Collected data entries

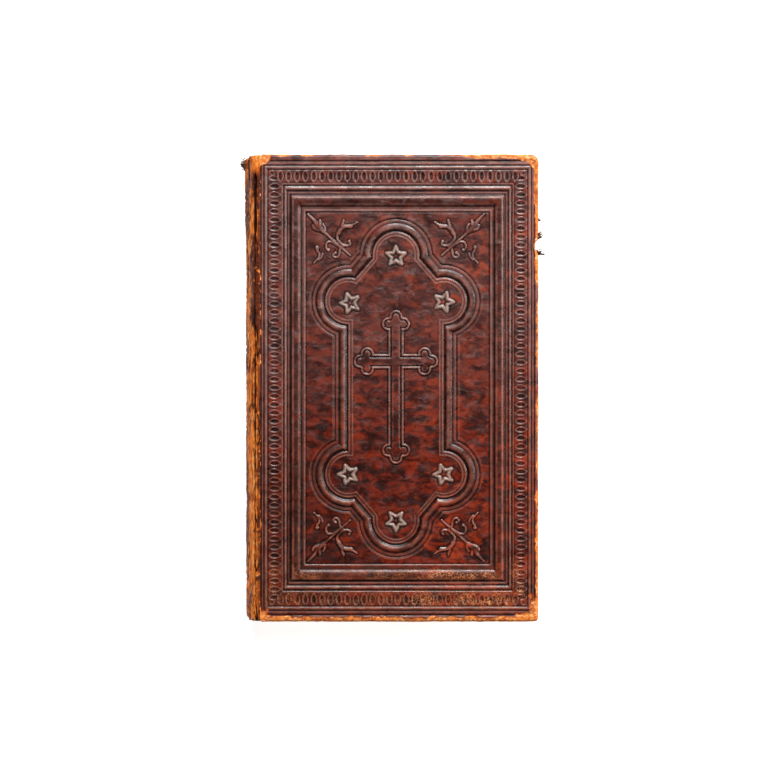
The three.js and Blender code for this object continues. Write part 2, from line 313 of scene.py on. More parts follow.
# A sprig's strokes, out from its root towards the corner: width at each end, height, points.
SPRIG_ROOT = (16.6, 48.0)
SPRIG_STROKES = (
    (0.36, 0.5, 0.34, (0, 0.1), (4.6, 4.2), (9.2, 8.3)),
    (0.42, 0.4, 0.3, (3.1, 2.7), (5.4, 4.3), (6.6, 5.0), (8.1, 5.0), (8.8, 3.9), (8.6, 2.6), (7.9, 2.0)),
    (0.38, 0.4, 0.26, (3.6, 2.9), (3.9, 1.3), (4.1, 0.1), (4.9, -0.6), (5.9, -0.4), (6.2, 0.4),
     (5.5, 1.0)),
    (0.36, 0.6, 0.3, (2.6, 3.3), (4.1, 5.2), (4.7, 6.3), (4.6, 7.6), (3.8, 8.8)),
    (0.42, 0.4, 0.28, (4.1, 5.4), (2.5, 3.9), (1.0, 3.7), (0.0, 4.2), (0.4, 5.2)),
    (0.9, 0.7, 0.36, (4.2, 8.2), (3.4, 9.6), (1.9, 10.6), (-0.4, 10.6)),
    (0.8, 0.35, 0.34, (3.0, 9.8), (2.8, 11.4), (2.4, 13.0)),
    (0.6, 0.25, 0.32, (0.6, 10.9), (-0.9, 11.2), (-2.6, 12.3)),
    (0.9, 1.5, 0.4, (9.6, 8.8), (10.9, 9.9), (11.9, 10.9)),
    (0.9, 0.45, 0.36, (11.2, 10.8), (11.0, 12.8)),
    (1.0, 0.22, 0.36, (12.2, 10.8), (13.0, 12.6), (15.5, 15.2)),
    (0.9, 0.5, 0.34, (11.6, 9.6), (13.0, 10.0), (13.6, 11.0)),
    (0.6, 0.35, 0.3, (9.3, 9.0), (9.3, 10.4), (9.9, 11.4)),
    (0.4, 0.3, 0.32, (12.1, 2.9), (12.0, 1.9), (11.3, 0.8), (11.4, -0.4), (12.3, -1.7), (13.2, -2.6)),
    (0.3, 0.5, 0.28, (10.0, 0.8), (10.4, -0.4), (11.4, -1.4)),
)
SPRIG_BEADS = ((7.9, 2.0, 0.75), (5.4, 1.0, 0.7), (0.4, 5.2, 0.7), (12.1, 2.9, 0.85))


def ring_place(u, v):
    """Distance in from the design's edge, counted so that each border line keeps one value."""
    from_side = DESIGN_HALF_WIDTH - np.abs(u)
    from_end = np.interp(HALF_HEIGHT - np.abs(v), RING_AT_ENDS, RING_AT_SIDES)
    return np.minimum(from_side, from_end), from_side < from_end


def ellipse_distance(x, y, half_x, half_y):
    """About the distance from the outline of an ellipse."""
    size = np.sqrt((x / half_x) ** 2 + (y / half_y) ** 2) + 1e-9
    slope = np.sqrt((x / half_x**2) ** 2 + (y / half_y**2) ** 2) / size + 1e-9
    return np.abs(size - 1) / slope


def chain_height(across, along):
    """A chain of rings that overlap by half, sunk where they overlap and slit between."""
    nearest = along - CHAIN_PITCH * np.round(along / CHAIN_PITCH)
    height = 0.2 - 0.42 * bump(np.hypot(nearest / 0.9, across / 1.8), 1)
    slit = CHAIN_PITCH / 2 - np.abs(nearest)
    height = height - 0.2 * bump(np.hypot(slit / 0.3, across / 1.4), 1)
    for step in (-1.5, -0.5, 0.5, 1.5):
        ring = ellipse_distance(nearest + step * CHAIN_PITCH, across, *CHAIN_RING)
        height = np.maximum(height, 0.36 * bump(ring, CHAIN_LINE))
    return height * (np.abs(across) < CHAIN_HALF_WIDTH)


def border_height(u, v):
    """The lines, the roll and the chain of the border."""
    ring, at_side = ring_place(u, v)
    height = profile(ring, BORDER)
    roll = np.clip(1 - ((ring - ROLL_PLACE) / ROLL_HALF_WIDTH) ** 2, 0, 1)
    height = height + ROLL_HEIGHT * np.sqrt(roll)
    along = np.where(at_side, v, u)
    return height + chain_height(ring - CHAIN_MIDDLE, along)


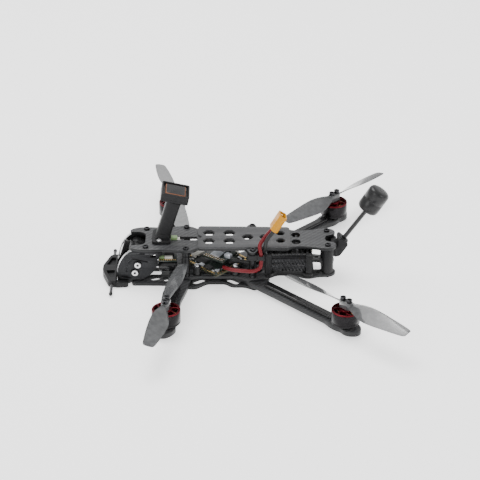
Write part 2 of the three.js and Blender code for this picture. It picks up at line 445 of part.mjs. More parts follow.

YOUR INSTRUCTIONS → Look for "code" and pull out every line that has it.

TASK ANSWER →
The three.js and Blender code for this object continues. Write part 2, from line 313 of scene.py on. More parts follow.
Write part 2 of the three.js and Blender code for this picture. It picks up at line 445 of part.mjs. More parts follow.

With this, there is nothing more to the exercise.